● **Data lines**:
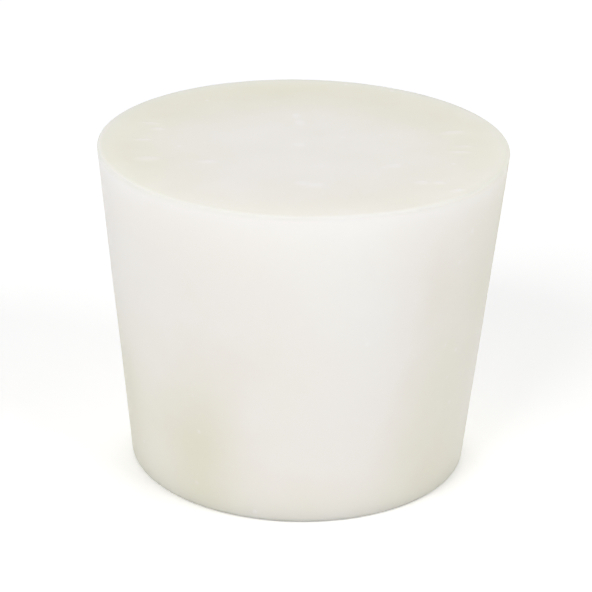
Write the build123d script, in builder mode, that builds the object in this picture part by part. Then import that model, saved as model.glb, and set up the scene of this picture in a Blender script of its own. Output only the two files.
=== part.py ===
from build123d import *
import os

# Solid tapered laboratory stopper, moulded in one piece of silicone rubber.
# It stands on its small end. The origin is the centre of the small end and +Z runs
# up the stopper's axis to the large end. All lengths are in millimetres.

# Ends and length of the plug. Both diameters are taken at the sharp corners that
# the wall would make with the end faces if the rims had no radius.
small_end_diameter = 41.0
large_end_diameter = 49.0
height = 40.0

# Rims: the mould parts at the large end, which is trimmed to a crisp edge. The small
# end comes from the bottom of the cavity and has a soft lead-in for the glass neck.
large_rim_radius = 0.25
small_rim_radius = 0.8

small_end_radius = small_end_diameter / 2
large_end_radius = large_end_diameter / 2

with BuildPart() as stopper:
    # Half section: flat small end, straight tapered wall, flat large end
    with BuildSketch(Plane.XZ):
        with BuildLine():
            small_end = Line((0, 0), (small_end_radius, 0))
            wall = Line(small_end @ 1, (large_end_radius, height))
            large_end = Line(wall @ 1, (0, height))
            Line(large_end @ 1, small_end @ 0)
        make_face()
    revolve(axis=Axis.Z)

    # Each end face meets the wall in one circular rim
    rims = stopper.edges().filter_by(GeomType.CIRCLE).sort_by(Axis.Z)
    fillet(rims[0], radius=small_rim_radius)
    rims = stopper.edges().filter_by(GeomType.CIRCLE).sort_by(Axis.Z)
    fillet(rims[-1], radius=large_rim_radius)

os.makedirs("parts", exist_ok=True)
stopper.part.label = "stopper"
export_step(stopper.part, "parts/stopper.step")
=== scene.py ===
import math
import bpy
import numpy as np
from mathutils import Matrix, Vector


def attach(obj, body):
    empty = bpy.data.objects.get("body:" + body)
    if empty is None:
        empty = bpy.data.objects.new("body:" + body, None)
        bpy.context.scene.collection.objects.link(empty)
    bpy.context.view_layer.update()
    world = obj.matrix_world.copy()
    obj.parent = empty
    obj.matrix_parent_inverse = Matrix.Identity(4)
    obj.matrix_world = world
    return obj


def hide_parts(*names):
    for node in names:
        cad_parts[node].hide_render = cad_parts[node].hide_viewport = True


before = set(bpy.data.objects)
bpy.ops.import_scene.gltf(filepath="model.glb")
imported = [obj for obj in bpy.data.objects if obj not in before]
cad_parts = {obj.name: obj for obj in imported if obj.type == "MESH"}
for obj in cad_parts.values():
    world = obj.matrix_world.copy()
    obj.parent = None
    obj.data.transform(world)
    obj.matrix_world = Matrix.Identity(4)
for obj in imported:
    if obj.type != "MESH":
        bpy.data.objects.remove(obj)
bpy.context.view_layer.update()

# One solid tapered stopper of translucent off-white silicone rubber, standing on its
# small end. All lengths are in metres, with the origin at the centre of the small end.
MM = 0.001

# Shape of the plug, as moulded
SMALL_END_RADIUS = 20.5 * MM
LARGE_END_RADIUS = 24.5 * MM
HEIGHT = 40.0 * MM
SMALL_RIM_RADIUS = 0.8 * MM
LARGE_RIM_RADIUS = 0.25 * MM
TAPER = math.atan2(LARGE_END_RADIUS - SMALL_END_RADIUS, HEIGHT)

# Fineness of the grids. The wall has four times END_CELLS steps around it, so that its
# first and last rings are the edges of the two end faces.
END_CELLS = 160
WALL_ROWS = 50
WALL_GATHER = 0.6
SMALL_RIM_ROWS = 8
LARGE_RIM_ROWS = 6


def rim_path(normal_from, normal_to, tangent_radius, centre_height, rim_radius, rows):
    """Arc of a rim in the half section. Its centre is at the radius where the end face
    stops, and the outward normal turns evenly from one angle to the other."""
    turn = np.linspace(normal_from, normal_to, rows + 1)
    radius = tangent_radius + rim_radius * np.cos(turn)
    height = centre_height + rim_radius * np.sin(turn)
    return radius, height, turn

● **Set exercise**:
Repeat word for word the lines from the line with "# Rims: the" to the line with "before = set(bpy.data.objects)", both lines included.

● **Task solution**:
# Rims: the mould parts at the large end, which is trimmed to a crisp edge. The small
# end comes from the bottom of the cavity and has a soft lead-in for the glass neck.
large_rim_radius = 0.25
small_rim_radius = 0.8

small_end_radius = small_end_diameter / 2
large_end_radius = large_end_diameter / 2

with BuildPart() as stopper:
    # Half section: flat small end, straight tapered wall, flat large end
    with BuildSketch(Plane.XZ):
        with BuildLine():
            small_end = Line((0, 0), (small_end_radius, 0))
            wall = Line(small_end @ 1, (large_end_radius, height))
            large_end = Line(wall @ 1, (0, height))
            Line(large_end @ 1, small_end @ 0)
        make_face()
    revolve(axis=Axis.Z)

    # Each end face meets the wall in one circular rim
    rims = stopper.edges().filter_by(GeomType.CIRCLE).sort_by(Axis.Z)
    fillet(rims[0], radius=small_rim_radius)
    rims = stopper.edges().filter_by(GeomType.CIRCLE).sort_by(Axis.Z)
    fillet(rims[-1], radius=large_rim_radius)

os.makedirs("parts", exist_ok=True)
stopper.part.label = "stopper"
export_step(stopper.part, "parts/stopper.step")
=== scene.py ===
import math
import bpy
import numpy as np
from mathutils import Matrix, Vector


def attach(obj, body):
    empty = bpy.data.objects.get("body:" + body)
    if empty is None:
        empty = bpy.data.objects.new("body:" + body, None)
        bpy.context.scene.collection.objects.link(empty)
    bpy.context.view_layer.update()
    world = obj.matrix_world.copy()
    obj.parent = empty
    obj.matrix_parent_inverse = Matrix.Identity(4)
    obj.matrix_world = world
    return obj


def hide_parts(*names):
    for node in names:
        cad_parts[node].hide_render = cad_parts[node].hide_viewport = True


before = set(bpy.data.objects)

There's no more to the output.